The regular season champion has won the title in 3 of the 5 years of this format (2017, 2019, 2021). Each time in odd years. Can Elliott become the 4th but the first to do so in an even numbered year?
“If we hadn’t had the regular season that we had, I wouldn’t be sitting here,” Elliott said. “So definitely it makes a huge difference. We’re fortunate to have been on the good end of that this year, being able to have a good regular season. Have never really had a regular season that good before, so that was great.
“Super proud of our whole team for accomplishing some race wins and ultimately that regular season points deal. Those 15 points combined with the wins that we had were crucial.”
Elliott has made 13 series starts at Phoenix Raceway in the NASCAR Cup Series, posting one win (2020), five top fives, eight top 10s and a pole. His average finish at Phoenix is a strong 10.7, best among the 2022 Championship 4.
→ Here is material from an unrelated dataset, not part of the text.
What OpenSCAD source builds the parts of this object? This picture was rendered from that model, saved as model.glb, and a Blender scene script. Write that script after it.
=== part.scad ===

Elliott is also near the top of the charts in several pre-race Loop Data categories at Phoenix with an Average Running Position of 7.861, series-best, a Driver Rating of 109.9, second-best, 397 Fastest Laps Run, seventh-best and 3,520 Laps in the Top 15 (86.4%), 10th-most.
Earlier this season at Phoenix, he started 19th and finished 11th.
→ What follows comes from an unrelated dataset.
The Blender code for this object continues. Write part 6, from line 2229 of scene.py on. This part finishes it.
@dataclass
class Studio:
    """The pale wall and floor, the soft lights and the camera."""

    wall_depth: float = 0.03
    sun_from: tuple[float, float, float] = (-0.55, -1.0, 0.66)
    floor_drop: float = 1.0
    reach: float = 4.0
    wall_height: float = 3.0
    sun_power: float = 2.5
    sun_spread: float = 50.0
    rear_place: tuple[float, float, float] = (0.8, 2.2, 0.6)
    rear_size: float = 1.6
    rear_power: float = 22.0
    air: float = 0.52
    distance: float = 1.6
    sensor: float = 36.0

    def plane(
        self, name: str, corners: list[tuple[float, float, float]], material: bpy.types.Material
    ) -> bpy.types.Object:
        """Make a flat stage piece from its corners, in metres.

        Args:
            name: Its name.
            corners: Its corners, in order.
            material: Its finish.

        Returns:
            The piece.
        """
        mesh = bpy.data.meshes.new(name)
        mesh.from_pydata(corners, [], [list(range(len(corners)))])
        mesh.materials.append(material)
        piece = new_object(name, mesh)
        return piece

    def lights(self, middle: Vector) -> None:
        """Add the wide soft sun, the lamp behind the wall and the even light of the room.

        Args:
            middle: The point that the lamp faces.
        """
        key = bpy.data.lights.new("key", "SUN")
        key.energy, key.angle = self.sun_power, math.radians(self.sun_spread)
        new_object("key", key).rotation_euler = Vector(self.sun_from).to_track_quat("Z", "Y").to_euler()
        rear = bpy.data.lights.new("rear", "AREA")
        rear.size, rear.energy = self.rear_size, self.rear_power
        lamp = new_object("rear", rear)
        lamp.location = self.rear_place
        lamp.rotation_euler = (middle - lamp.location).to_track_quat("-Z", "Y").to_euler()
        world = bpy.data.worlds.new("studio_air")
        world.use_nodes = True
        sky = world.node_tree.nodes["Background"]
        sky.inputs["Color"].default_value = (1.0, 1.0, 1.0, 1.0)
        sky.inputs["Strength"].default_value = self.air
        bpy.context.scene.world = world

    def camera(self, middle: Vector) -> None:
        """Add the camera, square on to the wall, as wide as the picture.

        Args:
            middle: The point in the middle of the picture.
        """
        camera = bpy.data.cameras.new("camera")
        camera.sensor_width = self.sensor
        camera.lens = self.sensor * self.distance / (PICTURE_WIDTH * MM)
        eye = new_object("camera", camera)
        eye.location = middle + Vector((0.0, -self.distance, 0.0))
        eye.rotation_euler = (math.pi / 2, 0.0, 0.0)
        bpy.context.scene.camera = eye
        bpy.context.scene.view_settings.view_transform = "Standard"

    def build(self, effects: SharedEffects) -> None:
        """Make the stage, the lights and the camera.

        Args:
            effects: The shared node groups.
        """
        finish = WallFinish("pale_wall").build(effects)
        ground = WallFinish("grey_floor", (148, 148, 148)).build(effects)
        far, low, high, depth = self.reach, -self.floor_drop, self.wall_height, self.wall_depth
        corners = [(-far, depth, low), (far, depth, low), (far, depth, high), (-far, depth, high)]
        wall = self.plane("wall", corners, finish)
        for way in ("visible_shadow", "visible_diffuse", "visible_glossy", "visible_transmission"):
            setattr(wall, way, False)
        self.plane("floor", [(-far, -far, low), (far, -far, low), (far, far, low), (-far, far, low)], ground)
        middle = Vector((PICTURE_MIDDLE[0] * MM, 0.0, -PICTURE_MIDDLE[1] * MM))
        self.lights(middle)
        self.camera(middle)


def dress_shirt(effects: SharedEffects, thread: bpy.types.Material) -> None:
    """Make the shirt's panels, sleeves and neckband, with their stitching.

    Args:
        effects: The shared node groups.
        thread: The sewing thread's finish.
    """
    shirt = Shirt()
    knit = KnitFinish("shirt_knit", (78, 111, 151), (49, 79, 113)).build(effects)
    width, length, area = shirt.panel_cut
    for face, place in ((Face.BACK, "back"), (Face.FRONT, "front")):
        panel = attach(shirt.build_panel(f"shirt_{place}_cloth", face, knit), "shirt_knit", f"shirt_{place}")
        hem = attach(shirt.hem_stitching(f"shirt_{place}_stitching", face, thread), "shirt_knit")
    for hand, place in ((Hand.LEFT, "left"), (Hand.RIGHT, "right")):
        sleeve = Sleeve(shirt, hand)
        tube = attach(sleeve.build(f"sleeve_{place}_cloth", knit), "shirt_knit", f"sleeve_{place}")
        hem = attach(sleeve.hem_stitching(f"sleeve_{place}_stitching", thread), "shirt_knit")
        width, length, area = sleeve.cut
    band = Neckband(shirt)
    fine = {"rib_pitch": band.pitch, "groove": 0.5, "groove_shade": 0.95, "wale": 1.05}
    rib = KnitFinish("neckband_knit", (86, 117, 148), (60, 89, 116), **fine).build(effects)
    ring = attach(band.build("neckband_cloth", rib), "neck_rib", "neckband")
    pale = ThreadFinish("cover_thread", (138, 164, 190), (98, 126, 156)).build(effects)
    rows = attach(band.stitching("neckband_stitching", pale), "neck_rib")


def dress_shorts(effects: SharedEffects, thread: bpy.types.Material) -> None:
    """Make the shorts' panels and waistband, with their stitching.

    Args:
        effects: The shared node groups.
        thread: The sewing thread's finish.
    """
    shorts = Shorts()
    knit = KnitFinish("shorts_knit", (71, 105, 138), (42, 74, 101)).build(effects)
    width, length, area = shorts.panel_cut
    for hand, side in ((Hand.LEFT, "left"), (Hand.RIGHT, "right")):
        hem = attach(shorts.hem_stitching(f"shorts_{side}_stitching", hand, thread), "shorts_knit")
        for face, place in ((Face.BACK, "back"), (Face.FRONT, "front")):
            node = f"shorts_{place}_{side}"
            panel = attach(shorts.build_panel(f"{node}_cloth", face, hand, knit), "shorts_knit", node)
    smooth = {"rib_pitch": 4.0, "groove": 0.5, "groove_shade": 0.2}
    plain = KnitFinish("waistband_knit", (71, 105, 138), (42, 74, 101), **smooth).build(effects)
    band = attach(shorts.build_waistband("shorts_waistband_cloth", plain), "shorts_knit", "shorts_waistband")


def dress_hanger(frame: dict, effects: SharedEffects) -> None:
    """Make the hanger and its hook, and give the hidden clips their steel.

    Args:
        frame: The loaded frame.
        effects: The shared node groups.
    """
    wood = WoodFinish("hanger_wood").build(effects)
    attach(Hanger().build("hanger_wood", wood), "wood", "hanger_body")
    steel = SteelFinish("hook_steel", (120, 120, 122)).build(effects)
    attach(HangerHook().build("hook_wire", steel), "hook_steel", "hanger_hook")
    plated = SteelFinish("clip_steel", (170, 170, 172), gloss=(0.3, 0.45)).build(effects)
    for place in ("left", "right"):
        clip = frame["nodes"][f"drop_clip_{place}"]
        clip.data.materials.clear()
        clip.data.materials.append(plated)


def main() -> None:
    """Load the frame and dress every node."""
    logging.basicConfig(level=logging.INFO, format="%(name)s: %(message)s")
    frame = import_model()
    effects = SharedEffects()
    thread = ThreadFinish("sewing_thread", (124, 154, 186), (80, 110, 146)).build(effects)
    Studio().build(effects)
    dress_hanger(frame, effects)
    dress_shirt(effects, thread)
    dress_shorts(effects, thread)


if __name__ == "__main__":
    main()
“I think that’s the golden question, honestly, because a lot has changed since the spring,” Elliott said on how much from the spring race you can learn from and apply to this weekend. “I felt like we were solid. I didn’t think we were spectacular, but we were solid.
“But a lot has changed since then. I think setups have certainly migrated in different directions from where we were then. Everyone has gotten more similar as the year has progressed.
“Yeah, I don’t really know. That’s honestly a question I’m kind of curious to see, like, were the people that were good here in the spring going to be good this weekend? I don’t really have a good answer for that till we go try.”